- **What is required**: Using the data beneath this instruction, retype only the lines from the one that contains "for name, make" down to the one that contains "imported = [obj", both included, exactly as they appear.

- **Source excerpt**:
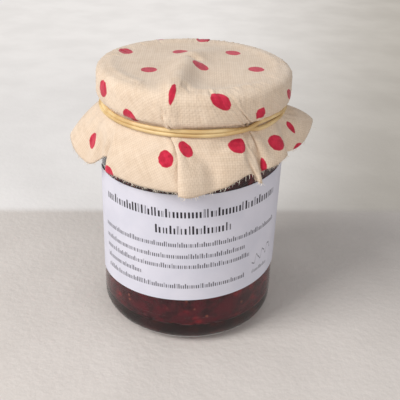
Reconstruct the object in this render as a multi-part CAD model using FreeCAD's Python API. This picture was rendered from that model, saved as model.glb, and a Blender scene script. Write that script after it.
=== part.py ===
import FreeCAD, Part
import os
from math import cos, hypot, pi, radians, sin, tan

# A small jam jar: straight round glass, jam, a paper label, a twist-off lid, a cloth
# cover over the lid, and a rubber band wound twice that grips the cloth under the lid.
# Millimetres, +Z up, origin at the centre of the foot, -Y is the front.

# Glass
body_r = 25.0
wall = 2.3
floor_thickness = 4.2
heel_round = 5.0
foot_inner_r = 16.4     # inner edge of the flat ring that the jar stands on
foot_push_up = 1.2      # hollow under the middle of the base
straight_top = 58.3     # where the straight wall ends and the shoulder starts
shoulder_rise = 3.4
shoulder_round = 3.0
neck_r = 23.1
neck_height = 4.5       # from the shoulder to the lid's lower edge
finish_r = 23.9         # the ring inside the lid
finish_start = 1.0      # above the lid's lower edge
finish_round = 0.3
mouth_r = 21.2
rim_round = 0.9

# Lid
lid_height = 6.8
lid_sheet = 0.4
lid_play = 0.25         # between the finish and the lid's wall
lid_top_round = 1.5
lid_curl_r = 0.45
lid_ring_width = 4.5    # raised ring round the sunken panel
lid_panel_drop = 0.5

# Jam
headspace = 8.6         # from the jam's surface up to the rim
inner_round = 4.5
fill_gap = 0.05         # all round the jam, inside the glass

# Label
label_length = 70.0
label_height = 32.0
label_paper = 0.15
label_glue = 0.05
label_low = 0.25        # how far its middle is below the middle of the straight wall
label_turn = 2.5        # degrees, towards +X
label_skew = 2.9        # degrees, the +X end sits higher

# Cloth cover
cloth = 0.5
cloth_gap = 0.3         # between the cloth and what it covers
column_step = 2.5       # degrees between the points of each closed curve that the cover is drawn over
cover_rings = 16        # how many such curves down to the skirt
skirt_rings = 12        # and how many in the skirt
grip = 1.4              # how far the cloth lies flat above and below the band's middle

# Rubber band
band_strand = 1.1       # thickness of one turn
band_overlap = 0.1      # how far the two turns press into each other
band_drop = 2.5         # from the lid's lower edge down to the band's middle
band_gap = 0.15
band_tilt = 1.0         # degrees, higher towards +X

# The skirt's folds, a row for each crest and each hollow of the hem: degrees round from the
# front, how far the hem stands out past the glass, how far it hangs below the rubber band.
folds = [
    (-172, 6.0, 14.7), (-158, 1.6, 11.7), (-142, 6.6, 16.2), (-128, 2.0, 12.7),
    (-100, 7.6, 16.9), (-78, 6.8, 18.2), (-60, 1.8, 15.2), (-34, 5.2, 15.1),
    (-16, 4.2, 14.7), (-3, 5.6, 15.3), (8, 1.6, 13.7), (21, 4.8, 13.7),
    (30, 2.0, 10.7), (37, 4.6, 14.1), (44, 2.0, 10.7), (58, 5.4, 10.5),
    (68, 3.6, 9.7), (90, 7.6, 10.7), (108, 2.4, 8.7), (122, 6.4, 13.2),
    (136, 1.8, 11.2), (150, 6.8, 14.7), (164, 1.8, 12.7),
]

# What follows from the sizes above
inner_r = body_r - wall
neck_bottom = straight_top + shoulder_rise
lid_bottom = neck_bottom + neck_height
lid_top = lid_bottom + lid_height
rim_z = lid_top - lid_sheet
jam_top = rim_z - headspace
lid_r = finish_r + lid_play + lid_sheet
band_z = lid_bottom - band_drop
cover_neck_r = neck_r + cloth_gap
label_middle_z = (heel_round + straight_top) / 2 - label_low
lid_edge_r = lid_r + lid_sheet / 2 + lid_curl_r
up = FreeCAD.Vector(0, 0, 1)
origin = FreeCAD.Vector(0, 0, 0)


def rounded_wire(corners):
    """A closed outline in the XZ plane from corners (r, z, rounding)."""
    edges, ends = [], []
    count = len(corners)
    for i, (r, z, size) in enumerate(corners):
        here = FreeCAD.Vector(r, 0, z)
        to_last = (FreeCAD.Vector(*flat(corners[i - 1])) - here).normalize()
        to_next = (FreeCAD.Vector(*flat(corners[(i + 1) % count])) - here).normalize()
        half = to_last.getAngle(to_next) / 2
        if size == 0:
            ends.append((here, here))
            continue
        start, end = (here + way * (size / tan(half)) for way in (to_last, to_next))
        middle = here + (to_last + to_next).normalize() * (size / sin(half) - size)
        edges.append(Part.Arc(start, middle, end).toShape())
        ends.append((start, end))
    for i in range(count):
        leave, arrive = ends[i][1], ends[(i + 1) % count][0]
        if leave.distanceToPoint(arrive) > 1e-6:
            edges.append(Part.LineSegment(leave, arrive).toShape())
    return Part.Wire(Part.__sortEdges__(edges))


def flat(corner):
    return corner[0], 0, corner[1]


def turned(corners):
    """The outline turned once round the Z axis."""
    return outward(Part.Face(rounded_wire(corners)).revolve(origin, up, 360))


def outward(solid):
    if solid.Volume < 0:
        solid.reverse()
    return solid


def cavity_side(gap):
    """The inside of the glass, from the floor's rounding up to the mouth, a gap inside the wall."""
    return [
        (inner_r - gap, floor_thickness + gap, inner_round - gap),
        (inner_r - gap, straight_top, shoulder_round - gap),
        (mouth_r - gap, neck_bottom, shoulder_round + gap),
    ]


def glass():
    outside = [
        (0, foot_push_up, 0),
        (foot_inner_r - 4 * foot_push_up, foot_push_up, 2 * foot_push_up),
        (foot_inner_r, 0, foot_push_up),
        (body_r, 0, heel_round),
        (body_r, straight_top, shoulder_round),
        (neck_r, neck_bottom, shoulder_round),
        (neck_r, lid_bottom + finish_start, finish_round),
        (finish_r, lid_bottom + finish_start + finish_r - neck_r, finish_round),
        (finish_r, rim_z, rim_round),
        (mouth_r, rim_z, rim_round),
    ]
    inside = list(reversed(cavity_side(0)))
    return turned(outside + inside + [(0, floor_thickness, 0)])


def jam():
    side = cavity_side(fill_gap)
    top_r = mouth_r - fill_gap
    return turned([(0, floor_thickness + fill_gap, 0), *side, (top_r, jam_top, 0), (0, jam_top, 0)])


def lid():
    panel_r = lid_r - lid_top_round - lid_ring_width
    under = lid_top - lid_sheet
    shell = turned([
        (0, lid_top - lid_panel_drop, 0),
        (panel_r, lid_top - lid_panel_drop, lid_panel_drop),
        (panel_r + lid_panel_drop, lid_top, lid_panel_drop),
        (lid_r, lid_top, lid_top_round),
        (lid_r, lid_bottom + lid_curl_r, 0),
        (lid_r - lid_sheet, lid_bottom + lid_curl_r, 0),
        (lid_r - lid_sheet, under, lid_top_round - lid_sheet),
        (panel_r + lid_panel_drop, under, lid_panel_drop),
        (panel_r, under - lid_panel_drop, lid_panel_drop),
        (0, under - lid_panel_drop, 0),
    ])
    curl = Part.makeTorus(lid_r + lid_sheet / 2, lid_curl_r, FreeCAD.Vector(0, 0, lid_bottom + lid_curl_r))
    return shell.fuse(curl).removeSplitter()


def label():
    """A paper rectangle wrapped on the glass, turned a little in its own surface."""
    skew = radians(label_skew)
    columns, rows = 24, 2

    def side(radius):
        grid = []
        for i in range(columns + 1):
            x = label_length * (i / columns - 0.5)
            strip = []
            for j in range(rows + 1):
                y = label_height * (j / rows - 0.5)
                turn = radians(label_turn) + (x * cos(skew) - y * sin(skew)) / body_r
                z = label_middle_z + x * sin(skew) + y * cos(skew)
                strip.append(FreeCAD.Vector(radius * sin(turn), -radius * cos(turn), z))
            grid.append(strip)
        surface = Part.BSplineSurface()
        surface.interpolate(grid)
        return surface.toShape()

    back, front = side(body_r + label_glue), side(body_r + label_glue + label_paper)
    edges = [Part.makeRuledSurface(a, b) for a, b in zip(back.Edges, front.Edges)]
    return closed_solid([back, front, *edges])


def closed_solid(faces):
    shell = Part.Shell(faces)
    shell.sewShape()
    return outward(Part.Solid(shell.Shells[0] if shell.ShapeType != "Shell" else shell))


def hem(angle):
    """The hem's reach and height at an angle, eased from each crest to the next hollow."""
    rows = [(folds[-1][0] - 360, *folds[-1][1:]), *folds, (folds[0][0] + 360, *folds[0][1:])]
    for (a0, r0, d0), (a1, r1, d1) in zip(rows, rows[1:]):
        if a0 <= angle <= a1:
            ease = (1 - cos(pi * (angle - a0) / (a1 - a0))) / 2
            return body_r + r0 + (r1 - r0) * ease, band_z - d0 - (d1 - d0) * ease
    raise ValueError(angle)


def cover_profile(angle):
    """The cover's inner line at one angle: over the lid, in under it, and out down the skirt."""
    lift = neck_r * sin(radians(angle)) * tan(radians(band_tilt))
    edge_r = lid_r - lid_top_round
    edge_z = lid_top - lid_top_round
    bend = lid_top_round + cloth_gap
    curl_r = lid_edge_r + cloth_gap
    line = []
    for step in range(5):
        t = radians(90 - 22.5 * step)
        line.append((edge_r + bend * cos(t), edge_z + bend * sin(t)))
    line.append(((line[-1][0] + curl_r) / 2, (edge_z + lid_bottom) / 2 + lid_curl_r))
    line.append((curl_r, lid_bottom + lid_curl_r))
    line.append((lid_edge_r - lid_curl_r / 2, lid_bottom - cloth_gap))
    line.append((cover_neck_r, band_z + lift + grip))
    start = (cover_neck_r, band_z + lift - grip)
    line.append(start)
    skirt = [start]
    reach, height = hem(angle)
    turn = (start[0] + 0.55 * (reach - start[0]), start[1] - 0.06 * (start[1] - height))
    fall = (reach, height + 0.5 * (start[1] - height))
    steps = 12
    for step in range(1, steps + 1):
        t = step / steps
        weights = ((1 - t) ** 3, 3 * t * (1 - t) ** 2, 3 * t * t * (1 - t), t ** 3)
        points = (start, turn, fall, (reach, height))
        skirt.append(tuple(sum(w * p[k] for w, p in zip(weights, points)) for k in (0, 1)))
    return evenly_spaced(line, cover_rings) + evenly_spaced(skirt, skirt_rings + 1)[1:]


def evenly_spaced(line, count):
    """Points at equal steps along a line of straight pieces."""
    lengths = [hypot(r1 - r0, z1 - z0) for (r0, z0), (r1, z1) in zip(line, line[1:])]
    spaced, piece, before = [], 0, 0
    for i in range(count):
        goal = sum(lengths) * i / (count - 1)
        while piece < len(lengths) - 1 and before + lengths[piece] < goal:
            before += lengths[piece]
            piece += 1
        share = (goal - before) / lengths[piece]
        (r0, z0), (r1, z1) = line[piece:piece + 2]
        spaced.append((r0 + share * (r1 - r0), z0 + share * (z1 - z0)))
    return spaced


def pushed_out(line, distance):
    """The same line moved along its normal in the section plane. It starts level, at the flat top."""
    moved = [(line[0][0], line[0][1] + distance)]
    for i in range(1, len(line)):
        (r0, z0), (r1, z1) = line[i - 1], line[min(i + 1, len(line) - 1)]
        along = hypot(r1 - r0, z1 - z0)
        moved.append((line[i][0] - distance * (z1 - z0) / along, line[i][1] + distance * (r1 - r0) / along))
    return moved


def skin(distance):
    """One side of the cloth, drawn over closed curves that run round the jar from the top to the hem."""
    count = int(360 / column_step)
    angles = [column_step * i - 180 for i in range(count)]
    lines = [pushed_out(cover_profile(angle), distance) for angle in angles]
    rings = []
    for level in range(len(lines[0])):
        points = []
        for angle, line in zip(angles, lines):
            r, z = line[level]
            points.append(FreeCAD.Vector(r * sin(radians(angle)), -r * cos(radians(angle)), z))
        ring = Part.BSplineCurve()
        ring.interpolate(Points=points, PeriodicFlag=True, Parameters=[i / count for i in range(count + 1)])
        rings.append(Part.Wire(ring.toShape()))
    return Part.makeLoft(rings, False, False).Faces[0]


def rim_edge(face, top):
    """The face's closed edge that lies highest, or lowest."""
    loops = [edge for edge in face.Edges if edge.isClosed()]
    return sorted(loops, key=lambda edge: edge.CenterOfMass.z)[-1 if top else 0]


def cloth_cover():
    inner, outer = skin(0), skin(cloth)
    faces = [inner, outer]
    faces += [Part.Face(Part.Wire(rim_edge(side, True))) for side in (inner, outer)]
    faces.append(Part.makeRuledSurface(rim_edge(inner, False), rim_edge(outer, False)))
    return closed_solid(faces)


def rubber_band():
    strand_r = band_strand / 2
    ring_r = cover_neck_r + cloth + band_gap + strand_r
    apart = band_strand - band_overlap
    turns = [Part.makeTorus(ring_r, strand_r, FreeCAD.Vector(0, 0, shift * apart / 2)) for shift in (-1, 1)]
    band = turns[0].fuse(turns[1]).removeSplitter()
    band.rotate(origin, FreeCAD.Vector(0, 1, 0), -band_tilt)
    band.translate(FreeCAD.Vector(0, 0, band_z))
    return band


os.makedirs("parts", exist_ok=True)
nodes = {
    "jar_glass": glass, "jam": jam, "lid": lid, "label": label,
    "cloth_cover": cloth_cover, "rubber_band": rubber_band,
}
for name, make in nodes.items():
    shape = make()
    shape = shape.Solids[0] if shape.ShapeType != "Solid" else shape
    shape.exportStep(f"parts/{name}.step")
    box = shape.optimalBoundingBox(True, False)
    print(f"{name}: valid {shape.isValid()}, {shape.Volume:.1f} mm3,"
          f" x {box.XMin:.2f} to {box.XMax:.2f}, y {box.YMin:.2f} to {box.YMax:.2f},"
          f" z {box.ZMin:.2f} to {box.ZMax:.2f}")
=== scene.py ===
import math
import random

import bmesh
import bpy
from mathutils import Matrix, Vector, noise


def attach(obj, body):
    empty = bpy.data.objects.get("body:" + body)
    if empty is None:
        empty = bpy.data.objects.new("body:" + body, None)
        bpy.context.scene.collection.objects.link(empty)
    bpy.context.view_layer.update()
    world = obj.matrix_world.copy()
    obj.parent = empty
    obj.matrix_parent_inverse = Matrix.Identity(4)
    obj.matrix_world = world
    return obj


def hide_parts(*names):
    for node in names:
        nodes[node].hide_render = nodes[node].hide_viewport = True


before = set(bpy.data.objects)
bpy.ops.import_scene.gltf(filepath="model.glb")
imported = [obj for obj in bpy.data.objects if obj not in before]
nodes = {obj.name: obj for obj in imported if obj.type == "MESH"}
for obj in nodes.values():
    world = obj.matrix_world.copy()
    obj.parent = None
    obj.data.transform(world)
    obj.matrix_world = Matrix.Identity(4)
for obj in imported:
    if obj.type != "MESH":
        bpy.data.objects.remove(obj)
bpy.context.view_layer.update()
mm = 0.001
print("frame loaded")


def colour(red, green, blue):
    # 0 to 255 as a screen shows it, to the linear values that a shader takes
    shares = [c / 255 for c in (red, green, blue)]
    return (*[c / 12.92 if c < 0.04 else ((c + 0.055) / 1.055) ** 2.4 for c in shares], 1)


def around(angle, radius, height=0.0):
    # degrees from the front, towards +X
    turn = math.radians(angle)
    return Vector((radius * math.sin(turn), -radius * math.cos(turn), height))


def eased(share):
    # 0 to 1 with a soft start and end
    share = min(1.0, max(0.0, share))
    return share * share * (3 - 2 * share)


def ramped(share, start, length):
    # the same, from a start over a length
    return eased((share - start) / length)


def bell(distance):
    # 1 at no distance, and soft down to nothing
    return math.exp(-distance ** 2)


def linked(name, data):
    made = bpy.data.objects.new(name, data)
    bpy.context.scene.collection.objects.link(made)
    return made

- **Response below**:
for name, make in nodes.items():
    shape = make()
    shape = shape.Solids[0] if shape.ShapeType != "Solid" else shape
    shape.exportStep(f"parts/{name}.step")
    box = shape.optimalBoundingBox(True, False)
    print(f"{name}: valid {shape.isValid()}, {shape.Volume:.1f} mm3,"
          f" x {box.XMin:.2f} to {box.XMax:.2f}, y {box.YMin:.2f} to {box.YMax:.2f},"
          f" z {box.ZMin:.2f} to {box.ZMax:.2f}")
=== scene.py ===
import math
import random

import bmesh
import bpy
from mathutils import Matrix, Vector, noise


def attach(obj, body):
    empty = bpy.data.objects.get("body:" + body)
    if empty is None:
        empty = bpy.data.objects.new("body:" + body, None)
        bpy.context.scene.collection.objects.link(empty)
    bpy.context.view_layer.update()
    world = obj.matrix_world.copy()
    obj.parent = empty
    obj.matrix_parent_inverse = Matrix.Identity(4)
    obj.matrix_world = world
    return obj


def hide_parts(*names):
    for node in names:
        nodes[node].hide_render = nodes[node].hide_viewport = True


before = set(bpy.data.objects)
bpy.ops.import_scene.gltf(filepath="model.glb")
imported = [obj for obj in bpy.data.objects if obj not in before]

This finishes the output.